Descuido com os alunos
Os 3,5 milhões de alunos das escolas públicas de São Paulo correm o risco de começar o ano letivo sem material escolar. Não faltam às autoridades responsáveis explicações de natureza técnica ou jurídica para o despropósito. Mas é inaceitável que o Estado mais rico do País não seja capaz de planejar suas ações sendo conhecida de antemão toda a burocracia que deve ser superada para que a população seja atendida em suas necessidades mais prementes.
Por meio de nota, a Secretaria do Estado da Educação informou que no início do mês a Justiça determinou que nova licitação fosse feita. “Um novo pregão será realizado na próxima terça-feira (hoje) e o contrato deverá ser assinado no dia seguinte”, diz o texto.
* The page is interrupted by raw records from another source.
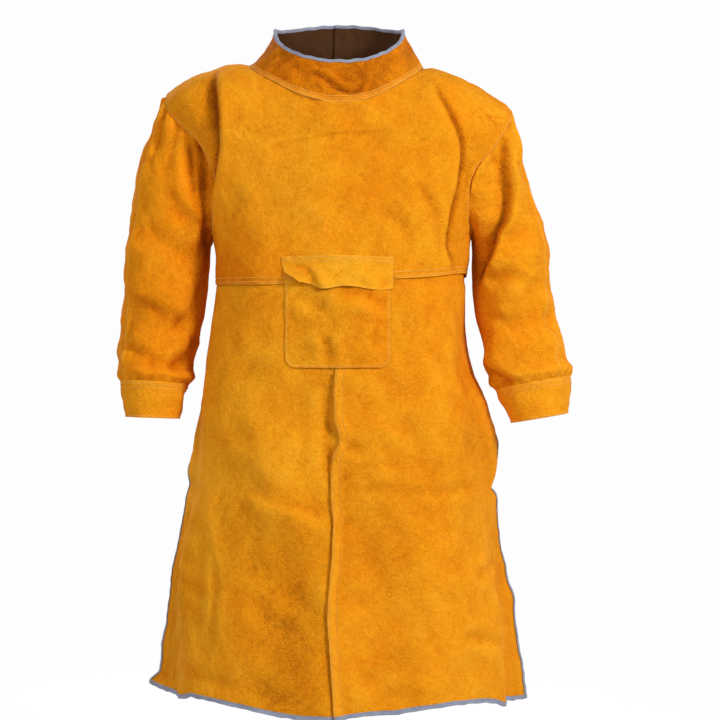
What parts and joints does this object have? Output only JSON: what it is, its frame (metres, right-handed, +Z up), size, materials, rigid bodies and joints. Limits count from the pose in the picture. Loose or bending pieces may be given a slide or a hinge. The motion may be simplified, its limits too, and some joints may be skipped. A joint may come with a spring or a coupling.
{
  "type": "leather welding coat",
  "caption": "Sleeved split-leather welding coat with stand collar, waist seam, flapped front pocket and an opening down the back.",
  "frame": {"origin": "middle of the neck opening, level with the neck points of the shoulders, on the coat's middle plane", "axes": "+Z up along the hanging coat, -Y out of its front, +X towards the wearer's left hand, which is the viewer's right from in front"},
  "size_m": [0.8005, 0.326, 1.1863],
  "materials": {
    "suede": "golden-orange split cowhide, napped suede face",
    "suede_dark": "inside of the collar, darker worn suede",
    "binding": "woven grey-blue edge binding",
    "webbing": "black woven strap webbing",
    "buckle": "black moulded side-release buckle",
    "elastic": "black elastic loop",
    "hook_tape": "hook side of a hook-and-loop fastener",
    "loop_tape": "loop side of a hook-and-loop fastener"
  },
  "bodies": {
    "coat": {"bodice_front": "suede", "back_left": "suede", "back_right": "suede", "skirt_left": "suede", "skirt_right": "suede", "collar_outer": "suede", "pocket_pouch": "suede", "strap_anchor_left": "suede", "strap_anchor_right": "suede", "collar_lining": "suede_dark", "collar_binding": "binding", "edge_binding_left": "binding", "edge_binding_right": "binding", "hem_binding": "binding", "collar_loop_patch": "loop_tape", "waist_strap_left": "webbing", "waist_strap_right": "webbing", "buckle_socket": "buckle"},
    "pocket_flap": {"pocket_flap": "suede"},
    "left_sleeve": {"sleeve_left_front": "suede", "sleeve_left_back": "suede", "cuff_left": "suede"},
    "right_sleeve": {"sleeve_right_front": "suede", "sleeve_right_back": "suede", "cuff_right": "suede"},
    "collar_tab": {"collar_tab": "suede", "collar_hook_patch": "hook_tape"},
    "buckle_plug": {"buckle_plug": "buckle", "buckle_prongs": "buckle", "strap_keeper": "elastic"}
  },
  "joints": [
    {"name": "pocket_flap_hinge", "type": "hinge", "parent": "coat", "child": "pocket_flap", "pos_m": [-0.006, -0.155, -0.3146], "axis": [-1, 0, 0], "range_deg": [0, 150]},
    {"name": "left_sleeve_raise", "type": "hinge", "parent": "coat", "child": "left_sleeve", "pos_m": [-0.305, 0, -0.032], "axis": [0, 1, 0], "range_deg": [0, 60]},
    {"name": "right_sleeve_raise", "type": "hinge", "parent": "coat", "child": "right_sleeve", "pos_m": [0.305, 0, -0.032], "axis": [0, -1, 0], "range_deg": [0, 60]},
    {"name": "collar_tab_open", "type": "hinge", "parent": "coat", "child": "collar_tab", "pos_m": [-0.0254, 0.0976, 0.063], "axis": [0, 0, 1], "range_deg": [0, 110]},
    {"name": "buckle_release", "type": "slide", "parent": "coat", "child": "buckle_plug", "axis": [1, 0, 0], "range_m": [0, 0.035], "deforming": ["waist_strap_right", "buckle_prongs"]}
  ]
}
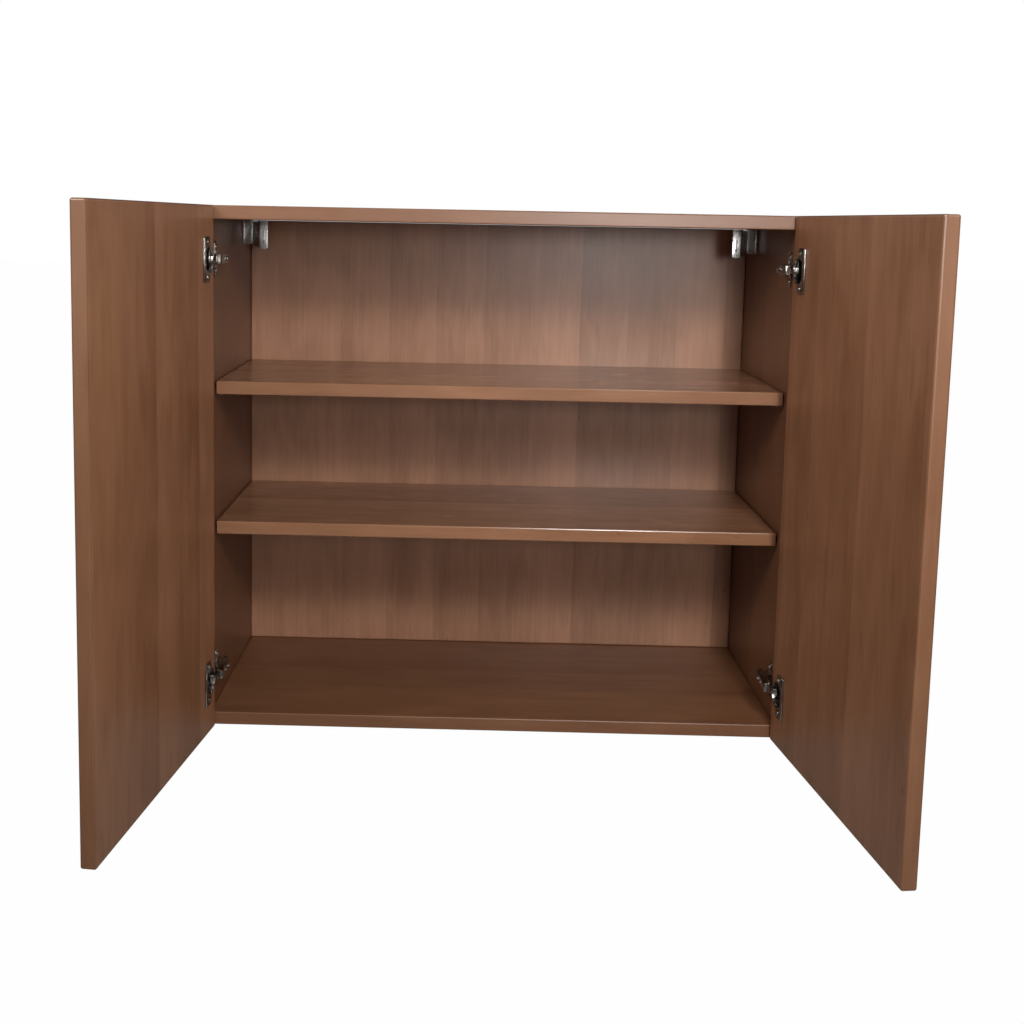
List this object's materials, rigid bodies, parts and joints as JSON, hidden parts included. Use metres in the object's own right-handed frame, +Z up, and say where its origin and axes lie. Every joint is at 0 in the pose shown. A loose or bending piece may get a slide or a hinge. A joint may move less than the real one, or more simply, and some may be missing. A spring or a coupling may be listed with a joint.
{
  "type": "hanging wall cabinet",
  "caption": "Wall-hung storage cabinet of laminated board with hinged doors on concealed cup hinges, loose shelves on pins and pressed hangers in its top corners.",
  "frame": {"origin": "middle of the back panel's rear face, on the wall plane", "axes": "+X to the cabinet's right as seen from the front (viewer's right), +Y into the wall, +Z up; the doors are at the -Y side"},
  "size_m": [0.8756, 0.7356, 0.7],
  "materials": {
    "laminate": "reddish-brown wood-grain laminate, satin, with slightly lighter edge banding",
    "nickel": "nickel-plated pressed steel, semi-bright",
    "zinc": "zinc-plated steel, dull"
  },
  "bodies": {
    "cabinet": {"back_panel": "laminate", "bottom_panel": "laminate", "hanger_left": "zinc", "hanger_right": "zinc", "hanger_screw_left": "zinc", "hanger_screw_right": "zinc", "hinge_left_bottom_arm": "nickel", "hinge_left_bottom_clamp_screw": "nickel", "hinge_left_bottom_plate": "nickel", "hinge_left_bottom_plate_screw_high": "nickel", "hinge_left_bottom_plate_screw_low": "nickel", "hinge_left_top_arm": "nickel", "hinge_left_top_clamp_screw": "nickel", "hinge_left_top_plate": "nickel", "hinge_left_top_plate_screw_high": "nickel", "hinge_left_top_plate_screw_low": "nickel", "hinge_right_bottom_arm": "nickel", "hinge_right_bottom_clamp_screw": "nickel", "hinge_right_bottom_plate": "nickel", "hinge_right_bottom_plate_screw_high": "nickel", "hinge_right_bottom_plate_screw_low": "nickel", "hinge_right_top_arm": "nickel", "hinge_right_top_clamp_screw": "nickel", "hinge_right_top_plate": "nickel", "hinge_right_top_plate_screw_high": "nickel", "hinge_right_top_plate_screw_low": "nickel", "pin_lower_left_front": "zinc", "pin_lower_left_rear": "zinc", "pin_lower_right_front": "zinc", "pin_lower_right_rear": "zinc", "pin_upper_left_front": "zinc", "pin_upper_left_rear": "zinc", "pin_upper_right_front": "zinc", "pin_upper_right_rear": "zinc", "shelf_lower": "laminate", "shelf_upper": "laminate", "side_panel_left": "laminate", "side_panel_right": "laminate", "top_panel": "laminate"},
    "door_left": {"door_left": "laminate", "hinge_left_bottom_cup": "nickel", "hinge_left_bottom_cup_screw_high": "nickel", "hinge_left_bottom_cup_screw_low": "nickel", "hinge_left_top_cup": "nickel", "hinge_left_top_cup_screw_high": "nickel", "hinge_left_top_cup_screw_low": "nickel"},
    "link_left_top": {"hinge_left_top_link": "nickel"},
    "link_left_bottom": {"hinge_left_bottom_link": "nickel"},
    "door_right": {"door_right": "laminate", "hinge_right_bottom_cup": "nickel", "hinge_right_bottom_cup_screw_high": "nickel", "hinge_right_bottom_cup_screw_low": "nickel", "hinge_right_top_cup": "nickel", "hinge_right_top_cup_screw_high": "nickel", "hinge_right_top_cup_screw_low": "nickel"},
    "link_right_top": {"hinge_right_top_link": "nickel"},
    "link_right_bottom": {"hinge_right_bottom_link": "nickel"}
  },
  "joints": [
    {"name": "link_left_top_pivot", "type": "hinge", "parent": "cabinet", "child": "link_left_top", "pos_m": [-0.3725, -0.33175, 0.28], "axis": [0, 0, 1], "range_deg": [-43, 0]},
    {"name": "link_left_bottom_pivot", "type": "hinge", "parent": "cabinet", "child": "link_left_bottom", "pos_m": [-0.3725, -0.33175, -0.28], "axis": [0, 0, 1], "range_deg": [-43, 0]},
    {"name": "door_left_swing", "type": "hinge", "parent": "link_left_top", "child": "door_left", "pos_m": [-0.37862, -0.35011, 0.28], "axis": [0, 0, 1], "range_deg": [0, 139.6]},
    {"name": "link_right_top_pivot", "type": "hinge", "parent": "cabinet", "child": "link_right_top", "pos_m": [0.3725, -0.33175, 0.28], "axis": [0, 0, -1], "range_deg": [-43, 0]},
    {"name": "link_right_bottom_pivot", "type": "hinge", "parent": "cabinet", "child": "link_right_bottom", "pos_m": [0.3725, -0.33175, -0.28], "axis": [0, 0, -1], "range_deg": [-43, 0]},
    {"name": "door_right_swing", "type": "hinge", "parent": "link_right_top", "child": "door_right", "pos_m": [0.37862, -0.35011, 0.28], "axis": [0, 0, -1], "range_deg": [0, 139.6]}
  ],
  "couplings": [
    {"joint": "link_left_top_pivot", "follows": "door_left_swing", "ratio": -0.30802},
    {"joint": "link_left_bottom_pivot", "follows": "door_left_swing", "ratio": -0.30802},
    {"joint": "link_right_top_pivot", "follows": "door_right_swing", "ratio": -0.30802},
    {"joint": "link_right_bottom_pivot", "follows": "door_right_swing", "ratio": -0.30802}
  ]
}
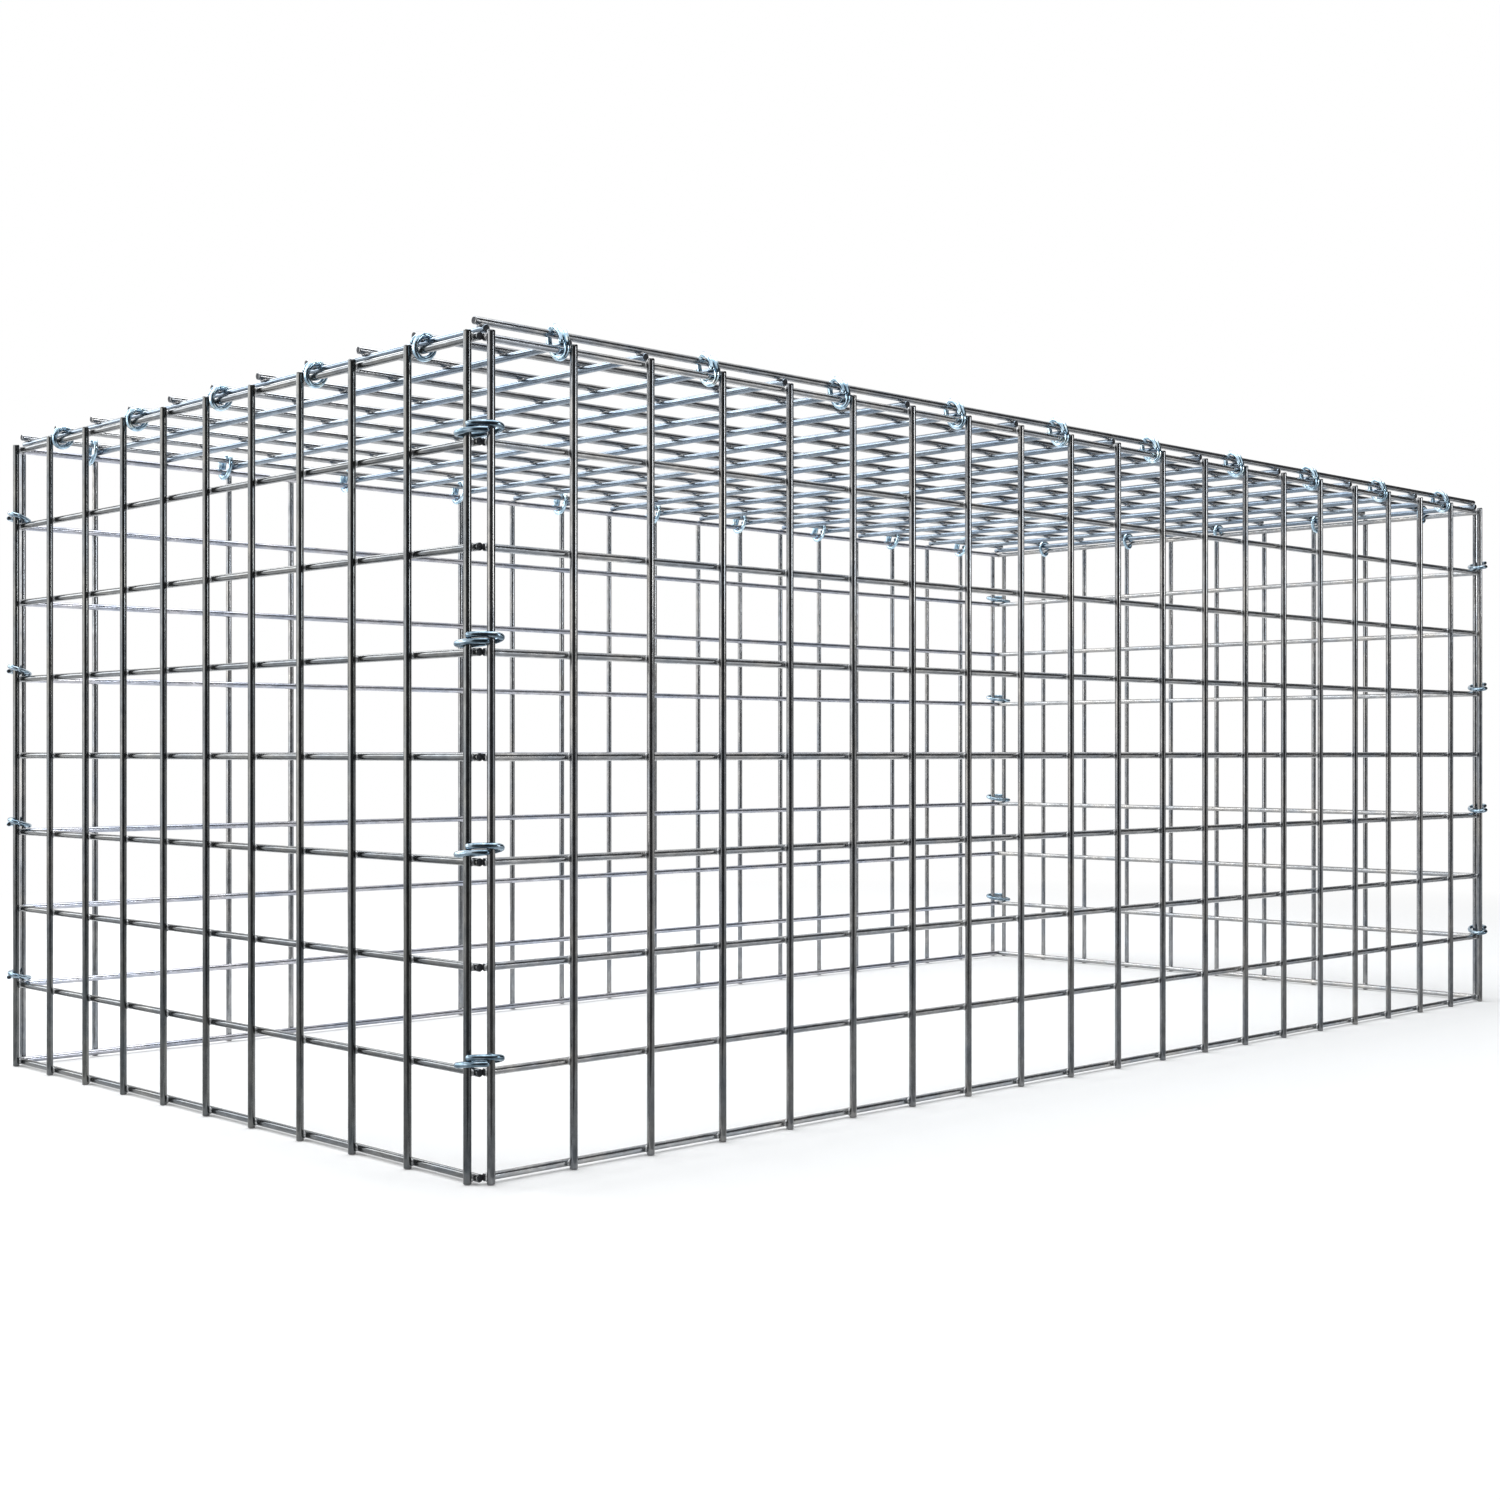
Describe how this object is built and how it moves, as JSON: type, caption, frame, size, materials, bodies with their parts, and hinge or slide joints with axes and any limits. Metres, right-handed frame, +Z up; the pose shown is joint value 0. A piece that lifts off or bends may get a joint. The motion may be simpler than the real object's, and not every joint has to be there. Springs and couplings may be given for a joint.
{
  "type": "gabion basket",
  "caption": "Rectangular stone-fill basket of welded square wire mesh, open underneath, its four side panels and mesh lid tied along every edge by closed wire rings.",
  "frame": {"origin": "middle of the footprint, on the ground under the uprights' lower ends", "axes": "+X along the long side to the right, +Y from the front panel to the back panel, +Z up"},
  "size_m": [1.029, 0.529, 0.4167],
  "materials": {
    "mesh_wire": "galvanised, dull satin with a faint mottle",
    "ring_wire": "bright zinc coated"
  },
  "bodies": {
    "root": {"back_panel": "mesh_wire", "corner_ring_back_left_1": "ring_wire", "corner_ring_back_left_2": "ring_wire", "corner_ring_back_left_3": "ring_wire", "corner_ring_back_left_4": "ring_wire", "corner_ring_back_right_1": "ring_wire", "corner_ring_back_right_2": "ring_wire", "corner_ring_back_right_3": "ring_wire", "corner_ring_back_right_4": "ring_wire", "corner_ring_front_left_1": "ring_wire", "corner_ring_front_left_2": "ring_wire", "corner_ring_front_left_3": "ring_wire", "corner_ring_front_left_4": "ring_wire", "corner_ring_front_right_1": "ring_wire", "corner_ring_front_right_2": "ring_wire", "corner_ring_front_right_3": "ring_wire", "corner_ring_front_right_4": "ring_wire", "front_panel": "mesh_wire", "left_panel": "mesh_wire", "lid_panel": "mesh_wire", "lid_ring_back_01": "ring_wire", "lid_ring_back_02": "ring_wire", "lid_ring_back_03": "ring_wire", "lid_ring_back_04": "ring_wire", "lid_ring_back_05": "ring_wire", "lid_ring_back_06": "ring_wire", "lid_ring_back_07": "ring_wire", "lid_ring_back_08": "ring_wire", "lid_ring_back_09": "ring_wire", "lid_ring_back_10": "ring_wire", "lid_ring_front_01": "ring_wire", "lid_ring_front_02": "ring_wire", "lid_ring_front_03": "ring_wire", "lid_ring_front_04": "ring_wire", "lid_ring_front_05": "ring_wire", "lid_ring_front_06": "ring_wire", "lid_ring_front_07": "ring_wire", "lid_ring_front_08": "ring_wire", "lid_ring_front_09": "ring_wire", "lid_ring_front_10": "ring_wire", "lid_ring_left_01": "ring_wire", "lid_ring_left_02": "ring_wire", "lid_ring_left_03": "ring_wire", "lid_ring_left_04": "ring_wire", "lid_ring_left_05": "ring_wire", "lid_ring_right_01": "ring_wire", "lid_ring_right_02": "ring_wire", "lid_ring_right_03": "ring_wire", "lid_ring_right_04": "ring_wire", "lid_ring_right_05": "ring_wire", "right_panel": "mesh_wire"}
  },
  "joints": []
}
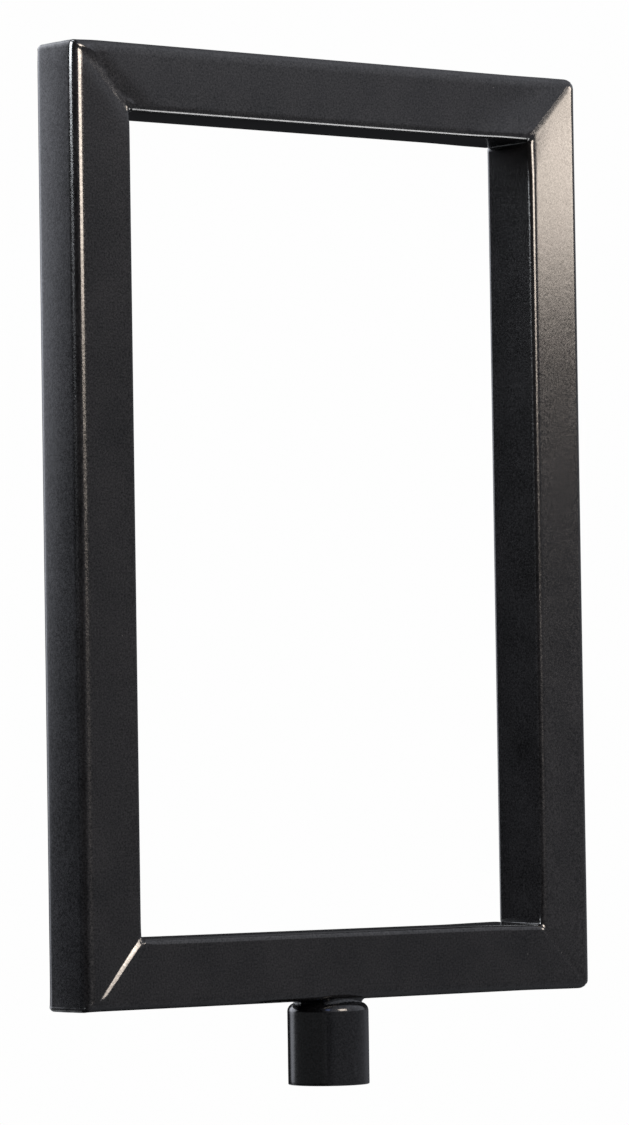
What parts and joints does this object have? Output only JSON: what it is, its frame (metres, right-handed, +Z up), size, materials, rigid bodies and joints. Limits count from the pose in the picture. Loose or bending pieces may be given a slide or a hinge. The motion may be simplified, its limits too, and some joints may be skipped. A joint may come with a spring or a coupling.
{
  "type": "post-top sign frame",
  "caption": "Upright window frame of mitred square steel tube, welded over a round socket that drops onto a post stud and is locked by a grub screw.",
  "frame": {"origin": "centre of the socket's open mouth", "axes": "+Z up through the socket into the frame, +X to the viewer's right, -Y the front"},
  "size_m": [0.2286, 0.0291, 0.36],
  "materials": {
    "powder_coat": "satin black powder coat",
    "blackened_steel": "black oxide",
    "white_nylon": "natural nylon"
  },
  "bodies": {
    "frame": {"bottom_rail": "powder_coat", "top_rail": "powder_coat", "left_stile": "powder_coat", "right_stile": "powder_coat", "bottom_left_weld": "powder_coat", "bottom_right_weld": "powder_coat", "top_left_weld": "powder_coat", "top_right_weld": "powder_coat", "post_socket": "powder_coat", "socket_weld": "powder_coat"},
    "screw_travel": {"set_screw_tip": "white_nylon"},
    "screw": {"set_screw": "blackened_steel"}
  },
  "joints": [
    {"name": "screw_advance", "type": "slide", "parent": "frame", "child": "screw_travel", "axis": [0, -1, 0], "range_m": [-0.00254, 0.00051]},
    {"name": "screw_turn", "type": "hinge", "parent": "screw_travel", "child": "screw", "pos_m": [0, 0.0125, 0.012], "axis": [0, -1, 0], "range_deg": [-724, 148]}
  ],
  "couplings": [
    {"joint": "screw_turn", "follows": "screw_advance", "rad_per_m": 4947.4}
  ]
}
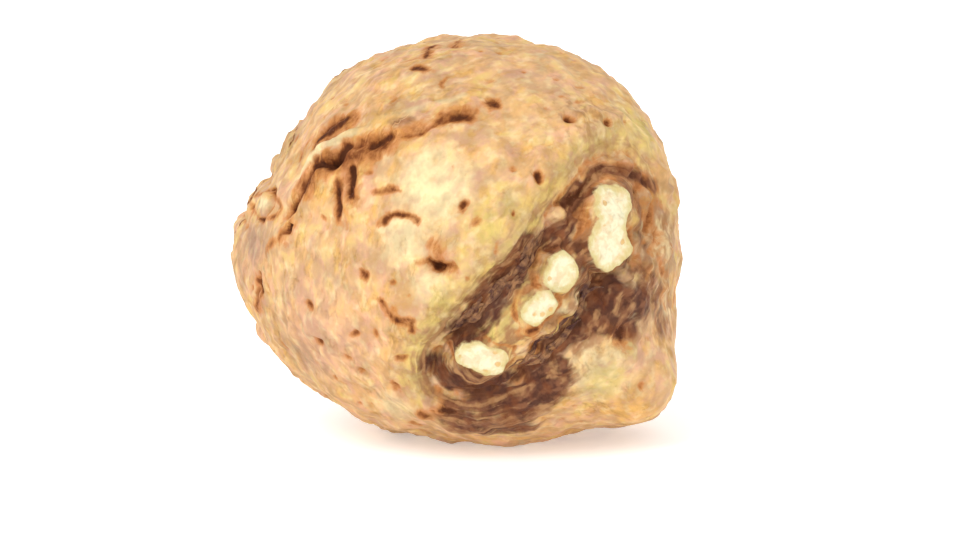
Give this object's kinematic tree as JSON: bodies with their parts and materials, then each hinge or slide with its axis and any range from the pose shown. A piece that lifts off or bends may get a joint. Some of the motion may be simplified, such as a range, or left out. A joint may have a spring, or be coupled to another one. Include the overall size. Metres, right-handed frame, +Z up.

A questão é que os processos licitatórios deveriam estar concluídos em agosto, no máximo em setembro, para que o material escolar chegasse aos alunos no tempo certo.
Em meados de dezembro, o contrato para a compra de insumos básicos para a sala de aula, como cadernos, canetas, lápis e apontadores, ainda não foi assinado. Como o ano letivo na rede estadual começa no dia 1.º de fevereiro e os fornecedores que vencem as licitações têm prazo de até cinco meses, a contar da assinatura do contrato, para entregar os produtos – a propósito, cabe indagar: por que um prazo tão dilatado? –, é praticamente certo que as crianças e adolescentes voltarão das férias sem material escolar ou suas famílias terão de comprá-lo com recursos próprios.
Não ficou suficientemente claro como a Secretaria do Estado da Educação irá assinar o contrato imediatamente após o novo pregão, haja vista que, de acordo com a lei, se abre um prazo para interposição de eventuais recursos uma vez conhecido o vencedor do certame. Isso pode atrasar ainda mais o processo. No entanto, a secretaria parece confiante. Em nota, disse que o material escolar começará a ser distribuído em janeiro de 2019, antes do início do ano letivo.
O problema não se restringe ao material básico dos alunos, como lápis e borracha. As apostilas didáticas que integram o programa São Paulo Faz Escola, usadas em toda a rede estadual há dez anos, também não serão entregues porque passam por processo de revisão para adequação à nova Base Nacional Comum Curricular (BNCC), aprovada pelo Conselho Nacional de Educação no início deste mês. “Há um grande risco de a aprendizagem dos alunos ficar comprometida”, afirmou ao Estado a educadora Anna Helena Altenfelder, presidente do conselho do Centro de Estudos e Pesquisas em Educação, Cultura e Ação Comunitária (Cenpec).
O problema afetará não só os alunos das escolas da rede estadual, mas também os de alguns municípios que são atendidos pelas compras centralizadas pelo Estado. Problemas nos pregões levaram a Justiça a determinar a interrupção do processo licitatório.
Faria bem à sociedade se o sistema de compras por órgãos públicos fosse baseado em critérios que assegurem a higidez no trato dos recursos dos contribuintes e também o cumprimento dos fins a que se destinam tais compras. Há que ter um ponto de equilíbrio em que se preserve a correção dos certames, fechem-se eventuais brechas para a corrupção, mas não paralise a administração pública em um emaranhado de processos burocráticos que parecem servir apenas para o processo em si.
Não haverá solução definitiva para os problemas que se interpõem entre o País que somos e o País que podemos ser sem que se dê à educação a importância fundamental que ela tem para o desenvolvimento, tanto do ponto de vista econômico como social.
Não faltam exemplos de nações que foram transformadas a partir do reconhecimento do papel das políticas educacionais. Nada impede – ou deveria impedir – que o Brasil enverede por este caminho. Há muitíssimo a ser feito nesse campo. Há políticas educacionais de variados graus de complexidade e tempo de implementação e produção de resultados. Nada, no entanto, justifica falhar no que é básico.